Based on a set of 2,600 pages which we believed would cover all page types, we estimated this route would take an estimated 86.6 hours to complete (2 min x 2,600 pages / 60 min). This is way too long, and way too cost prohibitive, especially if we wanted a solution that would keep up with our site’s pace of change.

Arborist

Enter Arborist, our homegrown automated solution to doing the work described above.
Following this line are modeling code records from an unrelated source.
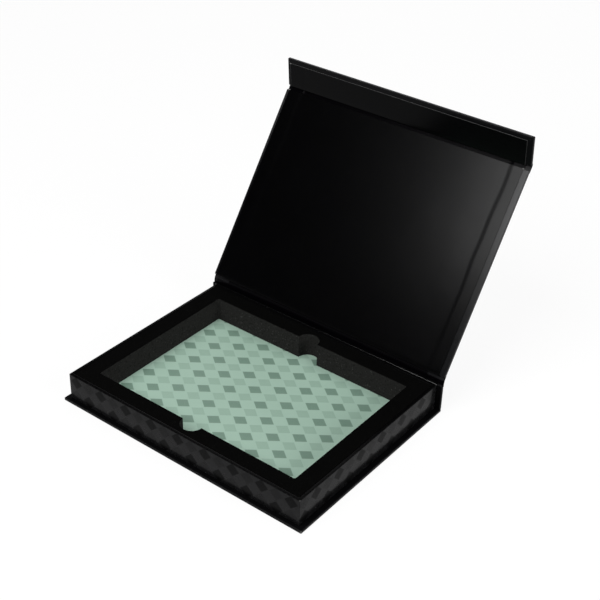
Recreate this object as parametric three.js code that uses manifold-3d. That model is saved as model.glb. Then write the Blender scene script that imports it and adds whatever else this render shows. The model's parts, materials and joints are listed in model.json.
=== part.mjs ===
import * as THREE from 'three';
import { RoundedBoxGeometry } from 'three/addons/geometries/RoundedBoxGeometry.js';
import { mergeVertices } from 'three/addons/utils/BufferGeometryUtils.js';
import Module from 'manifold-3d';

// A rigid gift box for papers and keepsakes. One cover of paper-wrapped board makes the base, the
// spine, the lid and a magnetic closing flap, and a wrapped tray with a foam insert is glued into it.
// Lengths are in millimetres and +Z is up. The origin is the centre of the base at its underside,
// +X runs to the right along the front and +Y runs back to the spine. The lid stands half open.

// Tray
const trayLength = 240; // outside its papered side walls
const trayDepth = 182; // outside its papered front and back walls
const trayHeight = 24.5; // above the base, up to the rim
const trayBoard = 2;
const floorBoard = 1.5;
const stayLeg = 20; // how far a corner tape reaches along each wall
const stayTape = 0.15;
const trayTurnUnder = 15;
const trayTurnIn = 18;
const glueLine = 0.1; // between the fixed layers of the tray

// Foam insert and what lies under it
const floorCard = 0.25;
const foamClearance = 0.3; // between the foam and the tray's walls
const foamCorner = 1.5;
const foamSideRim = 14.95; // foam left between the pocket and each side
const foamFrontRim = 13.95; // and at the front and back
const pocketCorner = 1.2;
const notchRadius = 9.8;

// Cover
const coverBoard = 2;
const sideOverhang = 4.7; // base and lid past the tray's side walls
const coverTurnIn = 16.5;
const paper = 0.15;
const glueGap = 0.2; // between a board and its paper
const softEdge = 0.35; // radius of a papered edge
const mitreSlit = 0.3; // between two turned-in edges where they meet at a corner
const linerInset = 4; // from a panel's edges to its liner
const linerShift = -1.2; // the liner is laid a little to the left
const linerTail = 15; // down the inside of the spine

// Hinges and closing
const lidOpening = THREE.MathUtils.degToRad(124.35); // from the closed lid
const flapFold = THREE.MathUtils.degToRad(39); // from flat with the lid
const hingeGap = 3.1; // from the hinge axis to the lid panel
const flapStart = 0.5; // from the fold axis to the flap panel
const foldClearance = 1.45; // between the lid panel's end and the flap folded square
const lidClearance = 0.3; // between the closed lid and the rim
const flapClearance = 0.45; // between the closed flap and the tray's front
const spineClearance = 0.45; // between the spine and the tray's back
const flapFloorGap = 0.7; // between the closed flap and the base
const joinGap = 0.1; // between a hinge strip's end and the paper that it carries on

// Magnets
const magnetDiameter = 12;
const magnetSpacing = 150;
const magnetFit = 0.2; // round a magnet in its hole
const magnetDepthShare = 0.75; // of the board that it is let into
const magnetDropShare = 0.52; // of the flap's length, from the fold

// Steps and overrun
const bendSteps = 8;
const roundSteps = 6;
const edgeSteps = 2;
const magnetSides = 32;
const overrun = 1; // how far a cut runs past a face

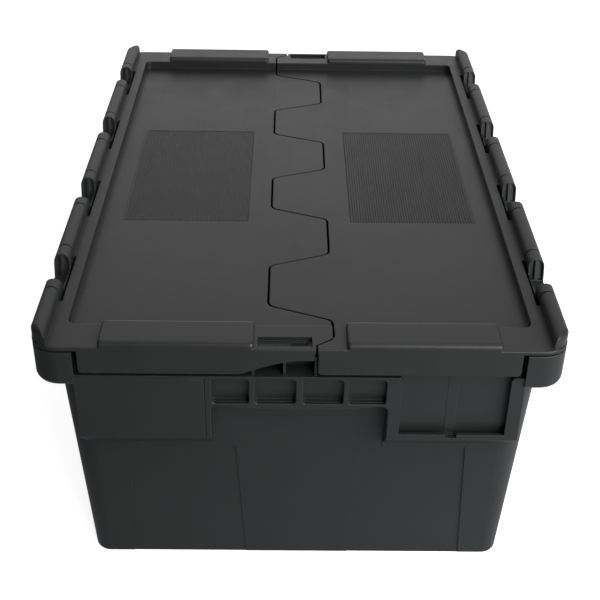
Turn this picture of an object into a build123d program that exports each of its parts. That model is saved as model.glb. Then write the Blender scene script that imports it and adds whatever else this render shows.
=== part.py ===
from build123d import *
import os
from math import atan, degrees

# Attached lid tote: an open tapered box with two interlocking half lids.
# Millimetres. X is the width, Y the length, Z up. The origin is at the middle of the underside.
# The two ends are the same shape, turned by 180 degrees about Z, and so are the two lids.

# ---- driving dimensions
LENGTH = 600.0
WIDTH = 400.0
LID_TOP = 242.0          # height of the lid's border face; the ridges stand above it
RIDGE_RISE = 11.0        # top of the hinge ridges above LID_TOP
HALF_L = LENGTH / 2
HALF_W = WIDTH / 2
CORNER_R = 20.0          # plan radius of lid and rim corners

# ---- box
WALL = 2.4
BASE_HALF_X = 175.5
BASE_HALF_Y = 267.6
BASE_CORNER_R = 14.0
DRAFT = 0.061            # outward growth of every wall per mm of height
FLOOR = 3.0
FOOT_DEPTH = 4.0         # height of the foot ring and ribs under the floor
FOOT_WIDTH = 14.0
RIB = 2.2

SOFT_EDGE = 0.8          # radius of most visible edges

# ---- steps in the lower walls
PANEL_TOP = 129.0        # upper end of the sunk panels
CORNER_STEP = 1.3        # corners stand proud of the wall by this much
PANEL_STEP = 2.2         # corners stand proud of the sunk panels by this much
CORNER_EDGE = (141.5, 134.9)   # half spacing of the corner steps at the base and at PANEL_TOP
CENTRE_EDGE = (43.7, 50.6)     # half width of the centre band at the base and at PANEL_TOP
SIDE_PANELS = ((30.0, 95.0), (112.0, 205.0))   # Y spans of the sunk panels on a long side

# ---- rim, ledge and lugs
RIM_TOP = LID_TOP - 3.4
LUG_TOP = LID_TOP - 4.6
LUG_BOTTOM = LID_TOP - 36.0
LUG_INNER_X = 168.5
LUG_INNER_Y = 258.0
LEDGE = LID_TOP - 26.5
FLANGE_X = 199.7
FLANGE_INNER_X = 186.8
FLANGE_BOTTOM = LID_TOP - 21.0
END_WALL_Y = 281.0       # outer face of the rim wall above the ledge
LEDGE_RIBS = 14
LEDGE_RIB_PITCH = 23.5
LEDGE_RIB_TOP = LID_TOP - 10.0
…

This key piece of technology unlocked several benefits for us as we reached for the best possible test coverage:

Increased visibility (9000% larger scope)
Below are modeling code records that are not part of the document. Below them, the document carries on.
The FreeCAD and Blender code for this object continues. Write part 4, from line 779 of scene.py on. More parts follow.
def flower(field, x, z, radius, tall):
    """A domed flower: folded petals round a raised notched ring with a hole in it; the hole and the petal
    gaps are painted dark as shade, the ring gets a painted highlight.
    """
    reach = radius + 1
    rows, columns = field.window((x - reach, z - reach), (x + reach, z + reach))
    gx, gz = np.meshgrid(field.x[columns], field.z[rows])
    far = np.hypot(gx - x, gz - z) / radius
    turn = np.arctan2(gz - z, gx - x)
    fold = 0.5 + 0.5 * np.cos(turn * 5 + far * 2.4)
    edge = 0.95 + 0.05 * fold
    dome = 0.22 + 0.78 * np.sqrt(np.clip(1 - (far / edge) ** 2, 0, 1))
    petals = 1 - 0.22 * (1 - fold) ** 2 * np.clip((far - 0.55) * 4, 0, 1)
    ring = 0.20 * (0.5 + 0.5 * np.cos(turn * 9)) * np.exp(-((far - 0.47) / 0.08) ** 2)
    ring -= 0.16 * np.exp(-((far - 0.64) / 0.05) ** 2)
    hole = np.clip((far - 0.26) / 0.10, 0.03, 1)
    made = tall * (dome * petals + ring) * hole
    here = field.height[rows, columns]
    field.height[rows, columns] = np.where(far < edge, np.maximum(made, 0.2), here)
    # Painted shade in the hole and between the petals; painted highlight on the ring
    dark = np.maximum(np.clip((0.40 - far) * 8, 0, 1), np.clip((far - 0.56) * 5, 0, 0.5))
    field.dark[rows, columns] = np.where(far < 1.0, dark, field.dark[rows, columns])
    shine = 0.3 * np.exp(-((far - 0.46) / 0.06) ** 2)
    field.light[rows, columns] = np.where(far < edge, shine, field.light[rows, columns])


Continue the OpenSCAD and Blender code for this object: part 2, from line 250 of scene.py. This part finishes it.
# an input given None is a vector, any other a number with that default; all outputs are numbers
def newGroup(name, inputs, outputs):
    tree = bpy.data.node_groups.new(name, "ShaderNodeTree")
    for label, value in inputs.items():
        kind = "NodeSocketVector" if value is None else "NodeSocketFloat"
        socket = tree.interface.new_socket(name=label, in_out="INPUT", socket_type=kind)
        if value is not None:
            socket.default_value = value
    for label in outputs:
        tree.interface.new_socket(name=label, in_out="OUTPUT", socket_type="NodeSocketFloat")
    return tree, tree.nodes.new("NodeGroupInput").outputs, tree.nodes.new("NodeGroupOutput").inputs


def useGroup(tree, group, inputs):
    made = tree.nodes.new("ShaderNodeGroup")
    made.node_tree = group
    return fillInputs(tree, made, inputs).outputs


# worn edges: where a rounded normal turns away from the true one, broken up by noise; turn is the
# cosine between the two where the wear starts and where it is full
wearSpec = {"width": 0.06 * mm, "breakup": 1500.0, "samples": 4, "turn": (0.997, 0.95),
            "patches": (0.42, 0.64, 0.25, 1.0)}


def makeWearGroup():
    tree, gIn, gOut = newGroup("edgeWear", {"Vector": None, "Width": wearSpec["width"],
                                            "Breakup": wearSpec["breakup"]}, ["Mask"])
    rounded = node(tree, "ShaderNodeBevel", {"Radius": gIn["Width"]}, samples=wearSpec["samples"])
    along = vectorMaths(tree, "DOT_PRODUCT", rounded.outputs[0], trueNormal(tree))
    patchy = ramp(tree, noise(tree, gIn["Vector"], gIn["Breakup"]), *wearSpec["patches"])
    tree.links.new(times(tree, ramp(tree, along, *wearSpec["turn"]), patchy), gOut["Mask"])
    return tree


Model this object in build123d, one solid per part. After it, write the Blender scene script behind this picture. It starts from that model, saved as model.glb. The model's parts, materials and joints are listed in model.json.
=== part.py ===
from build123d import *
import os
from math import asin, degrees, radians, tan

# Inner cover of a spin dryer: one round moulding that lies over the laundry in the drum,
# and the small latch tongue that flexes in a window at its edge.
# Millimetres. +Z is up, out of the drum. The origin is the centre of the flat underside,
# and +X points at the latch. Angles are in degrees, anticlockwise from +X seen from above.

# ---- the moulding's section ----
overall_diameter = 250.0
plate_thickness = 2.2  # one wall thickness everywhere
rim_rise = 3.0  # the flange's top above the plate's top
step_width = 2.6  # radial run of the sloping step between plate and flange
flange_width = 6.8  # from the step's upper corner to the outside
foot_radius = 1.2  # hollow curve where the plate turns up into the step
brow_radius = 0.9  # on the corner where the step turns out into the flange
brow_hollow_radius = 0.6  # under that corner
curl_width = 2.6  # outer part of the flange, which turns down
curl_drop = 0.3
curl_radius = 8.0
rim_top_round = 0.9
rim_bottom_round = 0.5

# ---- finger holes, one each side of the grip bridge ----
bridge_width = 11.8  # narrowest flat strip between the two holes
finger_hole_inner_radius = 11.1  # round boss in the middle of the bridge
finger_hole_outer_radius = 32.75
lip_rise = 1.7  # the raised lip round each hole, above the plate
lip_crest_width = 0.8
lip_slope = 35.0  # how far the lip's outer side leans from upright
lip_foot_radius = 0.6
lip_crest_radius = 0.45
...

  • 3rd party audits of REI.com are especially limited in scope due to cost.
  • Our pipelines are testing an estimated 400 pages.
  • Arborist tests around 2,600 pages.

Increased efficiency (-94% reduction in time to results)

  • A human triggering the automated tests via a browser extension (axe DevTools, Google Lighthouse, etc.) would have taken an estimated 86.6 hours (2 min x 2,600 / 60 min) to complete a run of 2,600 pages.
  • Arborist runs for an average of only 4 hours and 32 minutes.

Increased frequency

  • A human might test pages only as time and bandwidth allows.
  • Arborist runs on REI.com every Friday.

Increased flexibility

  • Test libraries, people, and standards change. With an extra tool that runs outside of our deployment pipelines, we can now test new enhancements and rule sets before impacting product teams with global changes.

Since we’ve launched Arborist, we’ve been able to dial in our test coverage and improve upon the work we’d already worked with teams and applications to adopt. Additionally, we’re able to get more data, more often, something that’s been a challenge in the accessibility space.

screen capture of flow chart, described in text below

Figure 3 Each run of Arborist has shown a notable decline in automated accessibility issues, indicating we're not regressing, and highlighting what's remaining due to 3rd party vendors.

Conclusion

Though we still have a lot of work to do, knowing that automated accessibility testing can only really prevent 30-50% of issues, and that manual testing is required, too, we’re proud of the testing infrastructure we’ve built. We hope to close the remaining gaps with the manual testing standards we’re piloting now.

What was once a culture of annual audits and remediation, is now one that regularly checks in on whether their accessibility tests are passing. We’re actively preventing accessibility issues from reaching customers, leading to a more accessible and friendly shopping experience.

Putting people over profit, so all people can enjoy time outside.